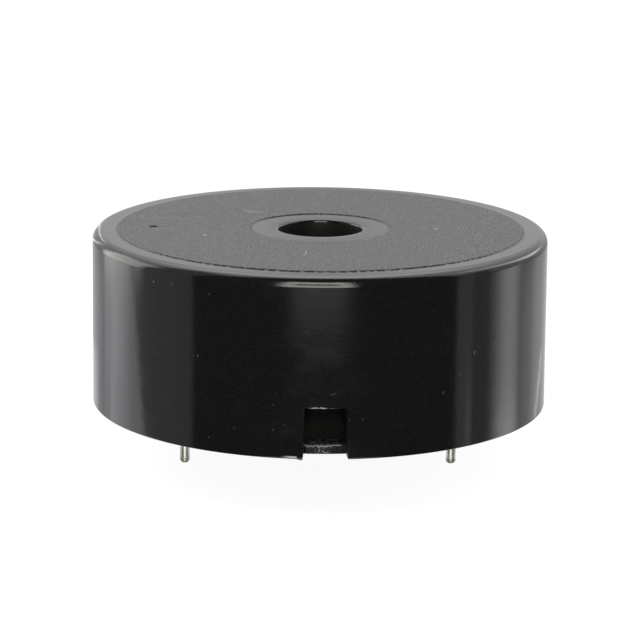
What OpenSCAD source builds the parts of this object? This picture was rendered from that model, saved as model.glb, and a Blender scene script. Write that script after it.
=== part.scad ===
// Round piezo buzzer with its drive circuit inside, for a circuit board.
// A black case with a sound hole holds a three-terminal disc over a small round board.
// Millimetres. The rim of the case is at z = 0, the top is up and the notch faces -Y.

/* [Case] */
// Outside diameter of the case just below its top corner
case_d = 41.8; // [38:0.1:46]
// Height of the case from its rim to the smooth part of its top
case_h = 16; // [14:0.1:20]
// Slope of the side wall in degrees, wider towards the rim
case_draft = 0.36; // [0:0.02:1.2]
// Radius of the top outer corner
corner_r = 0.9; // [0.4:0.1:1.4]
// Thickness of the top
top_t = 1.6; // [1.2:0.1:2.4]
// Thickness of the side wall above the base
wall_t = 2; // [1.7:0.1:2.4]
// Thickness of the thinner rim that takes the base
rim_t = 1.1; // [0.8:0.1:1.4]

/* [Top face] */
// Diameter of the sound hole
hole_d = 7.7; // [5:0.1:10]
// Radius of the sound hole's upper edge
hole_edge_r = 0.2; // [0.1:0.05:0.4]
// Width of the smooth ring around the sound hole
ring_w = 2.6; // [1.5:0.1:4]
// Width of the smooth flat border inside the outer corner
border_w = 1.4; // [0.6:0.1:3]
// Height of the grained ring above the smooth parts of the top
grain_rise = 0.08; // [0.04:0.01:0.2]
// Distance of the polarity dimple from the outer edge of the grained ring
dimple_in = 3.25; // [1:0.05:6]
// Diameter of the polarity dimple
dimple_d = 0.9; // [0.6:0.05:1.4]
// Depth of the polarity dimple
dimple_depth = 0.2; // [0.1:0.02:0.4]

/* [Notch] */
// Width of the notch at the rim
notch_w = 3.95; // [3:0.05:6]
// Height of the notch
notch_h = 4.55; // [2:0.05:6]
// Slope of the notch's sides in degrees, narrower towards its top
notch_draft = 1.6; // [0:0.1:3]

/* [Base] */
// Thickness of the base plate
base_t = 0.85; // [0.7:0.05:1.4]
// Distance of the base plate above the rim's plane
base_recess = 0.15; // [0.05:0.05:0.5]
// Gap around the base plate
base_play = 0.05; // [0.02:0.01:0.15]
// Thickness of the wall that carries the board
carrier_t = 1.4; // [1:0.1:2]
// Gap between that wall and the case
carrier_gap = 0.7; // [0.4:0.1:1]
// Thickness of the boss around each pin's shank
boss_t = 1.15; // [0.8:0.05:1.8]
// Number of snap beads that hold the base
bead_count = 4; // [3:1:8]
// Length of a snap bead around the case, in degrees
bead_angle = 12; // [6:1:20]
// Height of a snap bead
bead_h = 0.35; // [0.25:0.05:0.5]
// How far a snap bead reaches inwards
bead_reach = 0.25; // [0.15:0.05:0.4]
// Gap between a snap bead and the end and back of its pocket
bead_play = 0.05; // [0.02:0.01:0.1]
// Width of the broken-off gate stub on the base's edge
gate_w = 2.2; // [1:0.1:2.6]
// How far the gate stub stands out
gate_reach = 0.2; // [0.1:0.05:0.4]
// Height of the gate stub
gate_h = 0.65; // [0.3:0.05:0.7]
// Distance of the gate stub from the notch's left side
gate_side = 0.15; // [0.05:0.05:0.4]

/* [Pins] */
// Diameter of a pin
pin_d = 0.9; // [0.6:0.05:1.2]
// How far a pin's shank, which the base and the board hold, stands out all around
shank_step = 0.2; // [0.1:0.05:0.3]
// Distance of the shank's shoulder above the rim's plane
shank_lift = 0.05; // [0.01:0.01:0.05]
// Distance between the two pins
pin_pitch = 25; // [22.5:0.1:27]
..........
● Challenge: Extract the data in full. Keep it word for word.

● Written response:
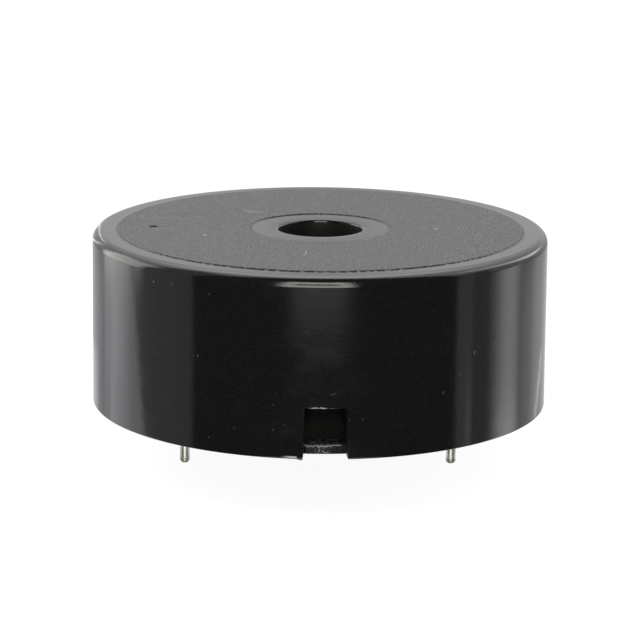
What OpenSCAD source builds the parts of this object? This picture was rendered from that model, saved as model.glb, and a Blender scene script. Write that script after it.
=== part.scad ===
// Round piezo buzzer with its drive circuit inside, for a circuit board.
// A black case with a sound hole holds a three-terminal disc over a small round board.
// Millimetres. The rim of the case is at z = 0, the top is up and the notch faces -Y.

/* [Case] */
// Outside diameter of the case just below its top corner
case_d = 41.8; // [38:0.1:46]
// Height of the case from its rim to the smooth part of its top
case_h = 16; // [14:0.1:20]
// Slope of the side wall in degrees, wider towards the rim
case_draft = 0.36; // [0:0.02:1.2]
// Radius of the top outer corner
corner_r = 0.9; // [0.4:0.1:1.4]
// Thickness of the top
top_t = 1.6; // [1.2:0.1:2.4]
// Thickness of the side wall above the base
wall_t = 2; // [1.7:0.1:2.4]
// Thickness of the thinner rim that takes the base
rim_t = 1.1; // [0.8:0.1:1.4]

/* [Top face] */
// Diameter of the sound hole
hole_d = 7.7; // [5:0.1:10]
// Radius of the sound hole's upper edge
hole_edge_r = 0.2; // [0.1:0.05:0.4]
// Width of the smooth ring around the sound hole
ring_w = 2.6; // [1.5:0.1:4]
// Width of the smooth flat border inside the outer corner
border_w = 1.4; // [0.6:0.1:3]
// Height of the grained ring above the smooth parts of the top
grain_rise = 0.08; // [0.04:0.01:0.2]
// Distance of the polarity dimple from the outer edge of the grained ring
dimple_in = 3.25; // [1:0.05:6]
// Diameter of the polarity dimple
dimple_d = 0.9; // [0.6:0.05:1.4]
// Depth of the polarity dimple
dimple_depth = 0.2; // [0.1:0.02:0.4]

/* [Notch] */
// Width of the notch at the rim
notch_w = 3.95; // [3:0.05:6]
// Height of the notch
notch_h = 4.55; // [2:0.05:6]
// Slope of the notch's sides in degrees, narrower towards its top
notch_draft = 1.6; // [0:0.1:3]

/* [Base] */
// Thickness of the base plate
base_t = 0.85; // [0.7:0.05:1.4]
// Distance of the base plate above the rim's plane
base_recess = 0.15; // [0.05:0.05:0.5]
// Gap around the base plate
base_play = 0.05; // [0.02:0.01:0.15]
// Thickness of the wall that carries the board
carrier_t = 1.4; // [1:0.1:2]
// Gap between that wall and the case
carrier_gap = 0.7; // [0.4:0.1:1]
// Thickness of the boss around each pin's shank
boss_t = 1.15; // [0.8:0.05:1.8]
// Number of snap beads that hold the base
bead_count = 4; // [3:1:8]
// Length of a snap bead around the case, in degrees
bead_angle = 12; // [6:1:20]
// Height of a snap bead
bead_h = 0.35; // [0.25:0.05:0.5]
// How far a snap bead reaches inwards
bead_reach = 0.25; // [0.15:0.05:0.4]
// Gap between a snap bead and the end and back of its pocket
bead_play = 0.05; // [0.02:0.01:0.1]
// Width of the broken-off gate stub on the base's edge
gate_w = 2.2; // [1:0.1:2.6]
// How far the gate stub stands out
gate_reach = 0.2; // [0.1:0.05:0.4]
// Height of the gate stub
gate_h = 0.65; // [0.3:0.05:0.7]
// Distance of the gate stub from the notch's left side
gate_side = 0.15; // [0.05:0.05:0.4]

/* [Pins] */
// Diameter of a pin
pin_d = 0.9; // [0.6:0.05:1.2]
// How far a pin's shank, which the base and the board hold, stands out all around
shank_step = 0.2; // [0.1:0.05:0.3]
// Distance of the shank's shoulder above the rim's plane
shank_lift = 0.05; // [0.01:0.01:0.05]
// Distance between the two pins
pin_pitch = 25; // [22.5:0.1:27]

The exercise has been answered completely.